Scripts that build objects
++++++++

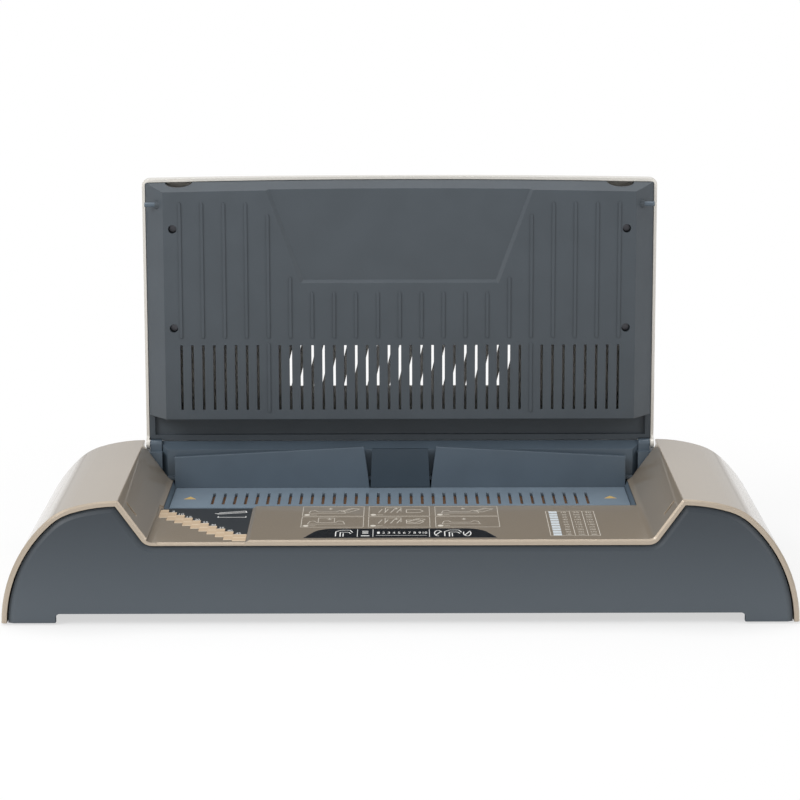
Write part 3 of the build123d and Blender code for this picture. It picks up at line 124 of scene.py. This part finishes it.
def relief(material, noise, distance, edge=0.0):
    """Bump from the noise, over edges that are rounded by edge metres."""
    tree = material.node_tree
    shader = tree.nodes["Principled BSDF"]
    bump = tree.nodes.new("ShaderNodeBump")
    bump.inputs["Distance"].default_value = distance
    bump.inputs["Strength"].default_value = 1.0
    tree.links.new(noise.outputs["Fac"], bump.inputs["Height"])
    if edge:
        bevel = tree.nodes.new("ShaderNodeBevel")
        bevel.samples = 4
        bevel.inputs["Radius"].default_value = edge
        tree.links.new(bevel.outputs["Normal"], bump.inputs["Normal"])
        tree.links.new(bevel.outputs["Normal"], shader.inputs["Coat Normal"])
    tree.links.new(bump.outputs["Normal"], shader.inputs["Normal"])


def shade(color, factor):
    """A lighter or darker version of a colour."""
    return tuple(min(1.0, c * factor) for c in color)


def grained(name, color, roughness, grain, depth, edge):
    """Spark-eroded moulded plastic of one shade: fine grain and softened edges."""
    material = node_material(name, color, roughness)
    vary_roughness(material, add_noise(material, WEAR_SCALE, 2.0), roughness - WEAR, roughness + WEAR)
    relief(material, add_noise(material, grain, 3.0), depth, edge=edge)
    return material


def moulded(name, color, roughness, grain=1500, depth=0.00002, edge=0.0004):
    """Moulded plastic of a slightly uneven shade."""
    material = grained(name, color, roughness, grain, depth, edge)
    tint(material, add_noise(material, CLOUD_SCALE, 2.0), shade(color, 0.96), shade(color, 1.04))
    return material


def lacquered(name, color, roughness, metallic, coat):
    """Metallic paint under clear lacquer: fine flakes and a faint orange peel."""
    material = node_material(name, color, roughness, metallic, coat, 0.04)
    flakes = add_noise(material, FLAKE_SCALE, 1.0)
    tint(material, flakes, shade(color, 0.9), shade(color, 1.1))
    relief(material, add_noise(material, PEEL_SCALE, 1.0), PEEL_DEPTH, edge=PAINTED_EDGE)
    return material


def metal(name, color, roughness, stretch=(1.0, 1.0, 1.0)):
    """Bare metal with drawn or turned marks."""
    material = node_material(name, color, roughness, 1.0)
    marks = add_noise(material, MARK_SCALE, 3.0, stretch)
    tint(material, marks, shade(color, 0.88), shade(color, 1.08))
    vary_roughness(material, marks, roughness - 0.06, roughness + 0.08)
    relief(material, marks, MARK_DEPTH)
    return material


def printed(name, color, roughness=0.45):
    """Screen-printed ink: slightly uneven cover."""
    material = node_material(name, color, roughness)
    tint(material, add_noise(material, 1800, 2.0), shade(color, 0.93), color)
    return material


CHAMPAGNE = (0.44, 0.365, 0.28)
# pale colour that stands in for the painted highlight on the glossy edges of the champagne lid shell
RIM_HIGHLIGHT = (0.80, 0.77, 0.71)
SLATE_LID = (0.060, 0.074, 0.088)
SLATE_FRONT = (0.080, 0.108, 0.134)
SLATE_TRAY = (0.094, 0.126, 0.160)
SLATE_DARK = (0.042, 0.062, 0.083)
PLATE_GREY = (0.215, 0.275, 0.335)

MATERIALS = {
    "champagne_gloss": lacquered("champagne_lacquer", CHAMPAGNE, 0.34, 0.35, 0.9),
    "slate_fascia": grained("slate_front", SLATE_FRONT, 0.42, 1300, 0.000012, 0.0004),
    "slate_tray": moulded("slate_tray", SLATE_TRAY, 0.36, 1300, 0.00001, 0.0006),
    "slate_lid": moulded("slate_lid", SLATE_LID, 0.5, 1100, 0.00003, 0.0006),
    "dark_slate": moulded("slate_dark", SLATE_DARK, 0.4),
    "coated_plate": moulded("coated_plate", PLATE_GREY, 0.24, 1800, 0.000006, 0.0005),
    "steel_sheet": metal("steel_sheet", (0.55, 0.55, 0.56), 0.34, (1.0, 12.0, 1.0)),
    "steel_pin": metal("steel_pin", (0.6, 0.6, 0.6), 0.25, (0.2, 4.0, 4.0)),
    "steel_disc": metal("steel_disc", (0.72, 0.70, 0.68), 0.2),
    "dark_screw": metal("dark_screw", (0.10, 0.10, 0.11), 0.38),
    "ceramic": moulded("ceramic", (0.78, 0.76, 0.70), 0.3, 700, 0.00001),
    "foil_element": moulded("foil_element", (0.36, 0.15, 0.04), 0.3, 500, 0.00002),
    "black_plastic": moulded("black_plastic", (0.018, 0.018, 0.02), 0.4),
    "tinted_window": lacquered("tinted_window", (0.010, 0.010, 0.012), 0.2, 0.0, 0.6),
    "beige_steps": printed("beige_steps", (0.62, 0.47, 0.32), 0.4),
    "gauge_black": printed("gauge_black", (0.030, 0.034, 0.038), 0.4),
    "board_green": moulded("board_green", (0.02, 0.12, 0.05), 0.35, 900, 0.00001),
    "lamp_lens": moulded("lamp_lens", (0.7, 0.75, 0.72), 0.25),
    "rubber": moulded("rubber", (0.022, 0.022, 0.024), 0.75, 900, 0.00005),
    "acetal": moulded("acetal", (0.74, 0.74, 0.71), 0.35),
    "copper_coil": moulded("copper_coil", (0.42, 0.24, 0.08), 0.4, 600, 0.00004),
    "inlet_black": moulded("inlet_black", (0.016, 0.016, 0.018), 0.36),
    "contact_brass": metal("contact_brass", (0.72, 0.56, 0.28), 0.24),
    # painted highlight: the lid shell drawn in the pale rim colour
    "rim_painted_highlight": lacquered("rim_painted_highlight", RIM_HIGHLIGHT, 0.36, 0.1, 0.6),
}


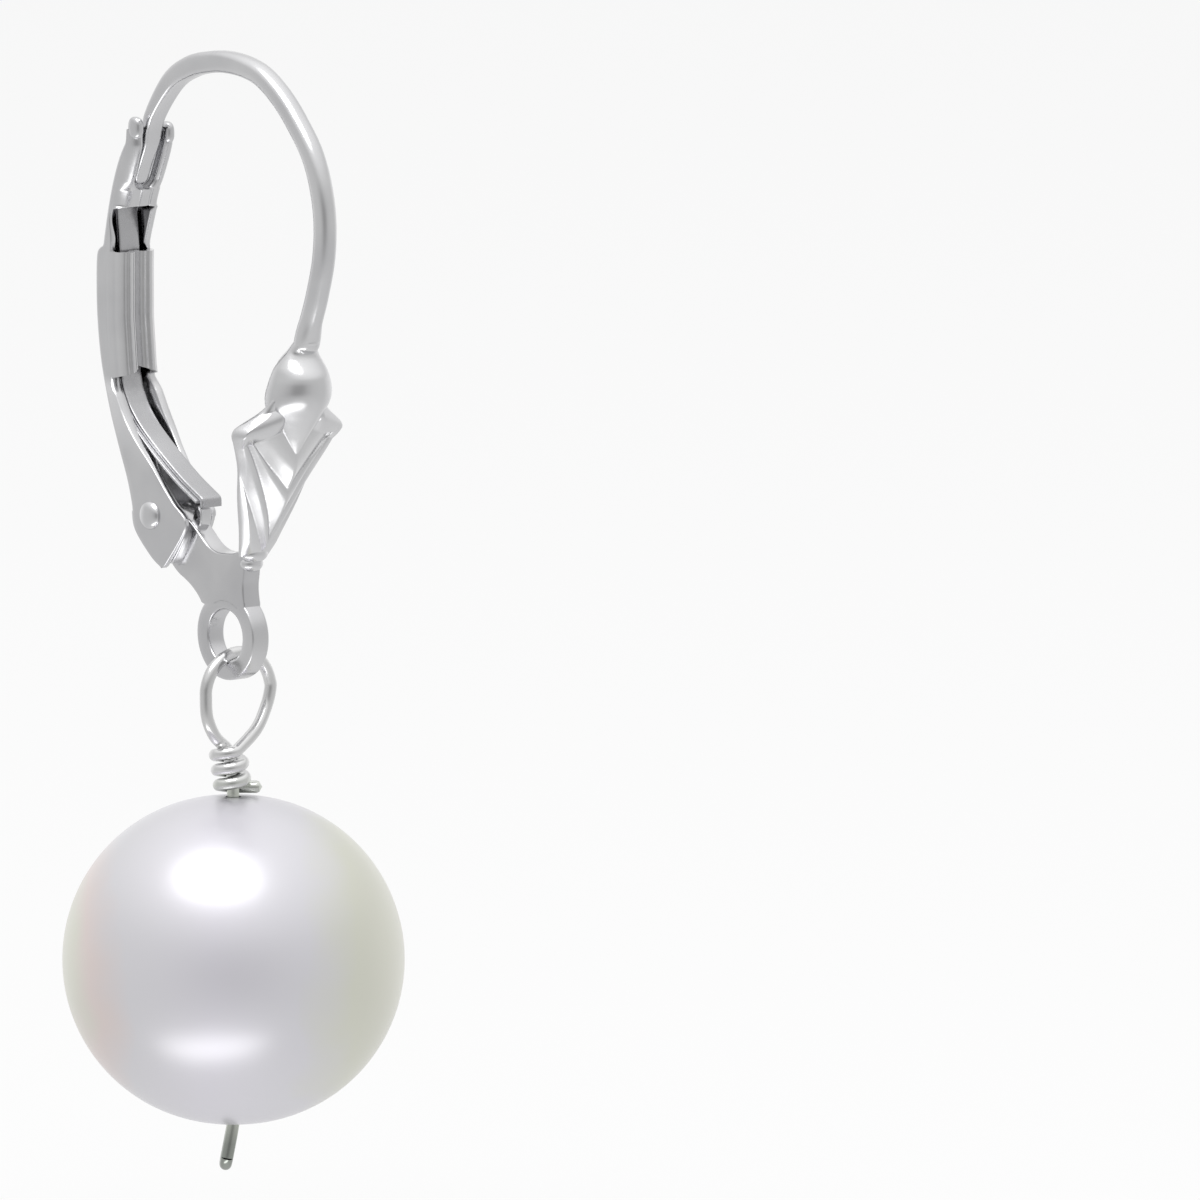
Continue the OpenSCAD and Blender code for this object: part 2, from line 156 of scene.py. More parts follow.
def unit(v):
    """Vectors scaled to length 1."""
    return v / np.linalg.norm(v, axis=-1, keepdims=True)


def step(lo, hi, x):
    """Smooth step up: 0 below lo, 1 above hi, 3t^2 - 2t^3 between."""
    t = np.clip((x - lo) / (hi - lo), 0, 1)
    return t * t * (3 - 2 * t)


def fade(lo, hi, x):
    """Smooth step down: 1 below lo, 0 above hi."""
    return 1 - step(lo, hi, x)


def power(c, n):
    """A coordinate of a superellipse: the sign of c times |c| to the power 2/n."""
    return np.sign(c) * np.abs(c) ** (2 / n)


def path_length(path):
    """Distance along a path from its first point to each of its points."""
    return np.concatenate([[0], np.cumsum(np.linalg.norm(np.diff(path, axis=0), axis=1))])


def rounded(d, reach, least):
    """Share of the full size at distance d from a rounded end: sqrt(1 - (1 - d/reach)^2)."""
    return np.sqrt(np.clip(1 - np.clip(1 - d / reach, 0, 1) ** 2, least, 1))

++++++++

◆ **WHAT TO PRODUCE**
Repeat all of the records above exactly as they appear.

◆ **TASK SOLUTION**
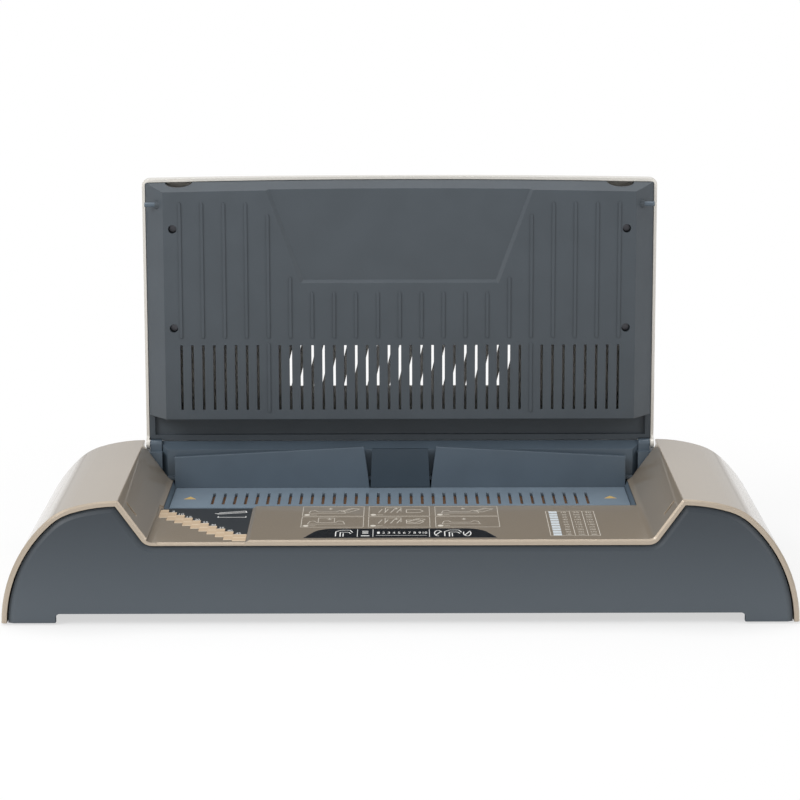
Write part 3 of the build123d and Blender code for this picture. It picks up at line 124 of scene.py. This part finishes it.
def relief(material, noise, distance, edge=0.0):
    """Bump from the noise, over edges that are rounded by edge metres."""
    tree = material.node_tree
    shader = tree.nodes["Principled BSDF"]
    bump = tree.nodes.new("ShaderNodeBump")
    bump.inputs["Distance"].default_value = distance
    bump.inputs["Strength"].default_value = 1.0
    tree.links.new(noise.outputs["Fac"], bump.inputs["Height"])
    if edge:
        bevel = tree.nodes.new("ShaderNodeBevel")
        bevel.samples = 4
        bevel.inputs["Radius"].default_value = edge
        tree.links.new(bevel.outputs["Normal"], bump.inputs["Normal"])
        tree.links.new(bevel.outputs["Normal"], shader.inputs["Coat Normal"])
    tree.links.new(bump.outputs["Normal"], shader.inputs["Normal"])


def shade(color, factor):
    """A lighter or darker version of a colour."""
    return tuple(min(1.0, c * factor) for c in color)


def grained(name, color, roughness, grain, depth, edge):
    """Spark-eroded moulded plastic of one shade: fine grain and softened edges."""
    material = node_material(name, color, roughness)
    vary_roughness(material, add_noise(material, WEAR_SCALE, 2.0), roughness - WEAR, roughness + WEAR)
    relief(material, add_noise(material, grain, 3.0), depth, edge=edge)
    return material


def moulded(name, color, roughness, grain=1500, depth=0.00002, edge=0.0004):
    """Moulded plastic of a slightly uneven shade."""
    material = grained(name, color, roughness, grain, depth, edge)
    tint(material, add_noise(material, CLOUD_SCALE, 2.0), shade(color, 0.96), shade(color, 1.04))
    return material


def lacquered(name, color, roughness, metallic, coat):
    """Metallic paint under clear lacquer: fine flakes and a faint orange peel."""
    material = node_material(name, color, roughness, metallic, coat, 0.04)
    flakes = add_noise(material, FLAKE_SCALE, 1.0)
    tint(material, flakes, shade(color, 0.9), shade(color, 1.1))
    relief(material, add_noise(material, PEEL_SCALE, 1.0), PEEL_DEPTH, edge=PAINTED_EDGE)
    return material


def metal(name, color, roughness, stretch=(1.0, 1.0, 1.0)):
    """Bare metal with drawn or turned marks."""
    material = node_material(name, color, roughness, 1.0)
    marks = add_noise(material, MARK_SCALE, 3.0, stretch)
    tint(material, marks, shade(color, 0.88), shade(color, 1.08))
    vary_roughness(material, marks, roughness - 0.06, roughness + 0.08)
    relief(material, marks, MARK_DEPTH)
    return material


def printed(name, color, roughness=0.45):
    """Screen-printed ink: slightly uneven cover."""
    material = node_material(name, color, roughness)
    tint(material, add_noise(material, 1800, 2.0), shade(color, 0.93), color)
    return material


CHAMPAGNE = (0.44, 0.365, 0.28)
# pale colour that stands in for the painted highlight on the glossy edges of the champagne lid shell
RIM_HIGHLIGHT = (0.80, 0.77, 0.71)
SLATE_LID = (0.060, 0.074, 0.088)
SLATE_FRONT = (0.080, 0.108, 0.134)
SLATE_TRAY = (0.094, 0.126, 0.160)
SLATE_DARK = (0.042, 0.062, 0.083)
PLATE_GREY = (0.215, 0.275, 0.335)

MATERIALS = {
    "champagne_gloss": lacquered("champagne_lacquer", CHAMPAGNE, 0.34, 0.35, 0.9),
    "slate_fascia": grained("slate_front", SLATE_FRONT, 0.42, 1300, 0.000012, 0.0004),
    "slate_tray": moulded("slate_tray", SLATE_TRAY, 0.36, 1300, 0.00001, 0.0006),
    "slate_lid": moulded("slate_lid", SLATE_LID, 0.5, 1100, 0.00003, 0.0006),
    "dark_slate": moulded("slate_dark", SLATE_DARK, 0.4),
    "coated_plate": moulded("coated_plate", PLATE_GREY, 0.24, 1800, 0.000006, 0.0005),
    "steel_sheet": metal("steel_sheet", (0.55, 0.55, 0.56), 0.34, (1.0, 12.0, 1.0)),
    "steel_pin": metal("steel_pin", (0.6, 0.6, 0.6), 0.25, (0.2, 4.0, 4.0)),
    "steel_disc": metal("steel_disc", (0.72, 0.70, 0.68), 0.2),
    "dark_screw": metal("dark_screw", (0.10, 0.10, 0.11), 0.38),
    "ceramic": moulded("ceramic", (0.78, 0.76, 0.70), 0.3, 700, 0.00001),
    "foil_element": moulded("foil_element", (0.36, 0.15, 0.04), 0.3, 500, 0.00002),
    "black_plastic": moulded("black_plastic", (0.018, 0.018, 0.02), 0.4),
    "tinted_window": lacquered("tinted_window", (0.010, 0.010, 0.012), 0.2, 0.0, 0.6),
    "beige_steps": printed("beige_steps", (0.62, 0.47, 0.32), 0.4),
    "gauge_black": printed("gauge_black", (0.030, 0.034, 0.038), 0.4),
    "board_green": moulded("board_green", (0.02, 0.12, 0.05), 0.35, 900, 0.00001),
    "lamp_lens": moulded("lamp_lens", (0.7, 0.75, 0.72), 0.25),
    "rubber": moulded("rubber", (0.022, 0.022, 0.024), 0.75, 900, 0.00005),
    "acetal": moulded("acetal", (0.74, 0.74, 0.71), 0.35),
    "copper_coil": moulded("copper_coil", (0.42, 0.24, 0.08), 0.4, 600, 0.00004),
    "inlet_black": moulded("inlet_black", (0.016, 0.016, 0.018), 0.36),
    "contact_brass": metal("contact_brass", (0.72, 0.56, 0.28), 0.24),
    # painted highlight: the lid shell drawn in the pale rim colour
    "rim_painted_highlight": lacquered("rim_painted_highlight", RIM_HIGHLIGHT, 0.36, 0.1, 0.6),
}


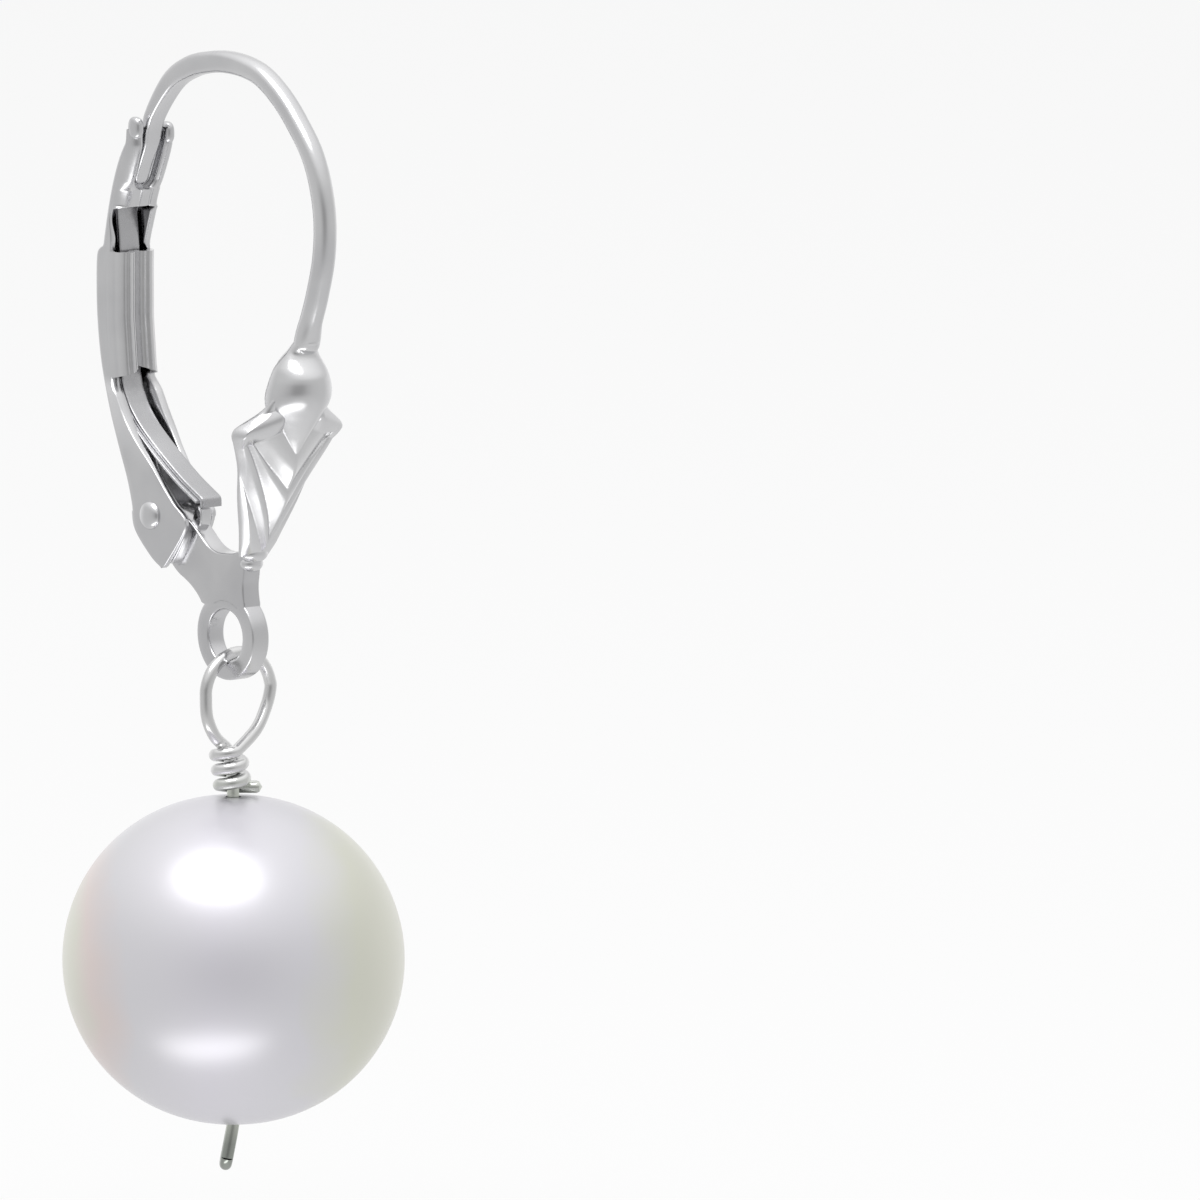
Continue the OpenSCAD and Blender code for this object: part 2, from line 156 of scene.py. More parts follow.
def unit(v):
    """Vectors scaled to length 1."""
    return v / np.linalg.norm(v, axis=-1, keepdims=True)


def step(lo, hi, x):
    """Smooth step up: 0 below lo, 1 above hi, 3t^2 - 2t^3 between."""
    t = np.clip((x - lo) / (hi - lo), 0, 1)
    return t * t * (3 - 2 * t)


def fade(lo, hi, x):
    """Smooth step down: 1 below lo, 0 above hi."""
    return 1 - step(lo, hi, x)


def power(c, n):
    """A coordinate of a superellipse: the sign of c times |c| to the power 2/n."""
    return np.sign(c) * np.abs(c) ** (2 / n)


def path_length(path):
    """Distance along a path from its first point to each of its points."""
    return np.concatenate([[0], np.cumsum(np.linalg.norm(np.diff(path, axis=0), axis=1))])


def rounded(d, reach, least):
    """Share of the full size at distance d from a rounded end: sqrt(1 - (1 - d/reach)^2)."""
    return np.sqrt(np.clip(1 - np.clip(1 - d / reach, 0, 1) ** 2, least, 1))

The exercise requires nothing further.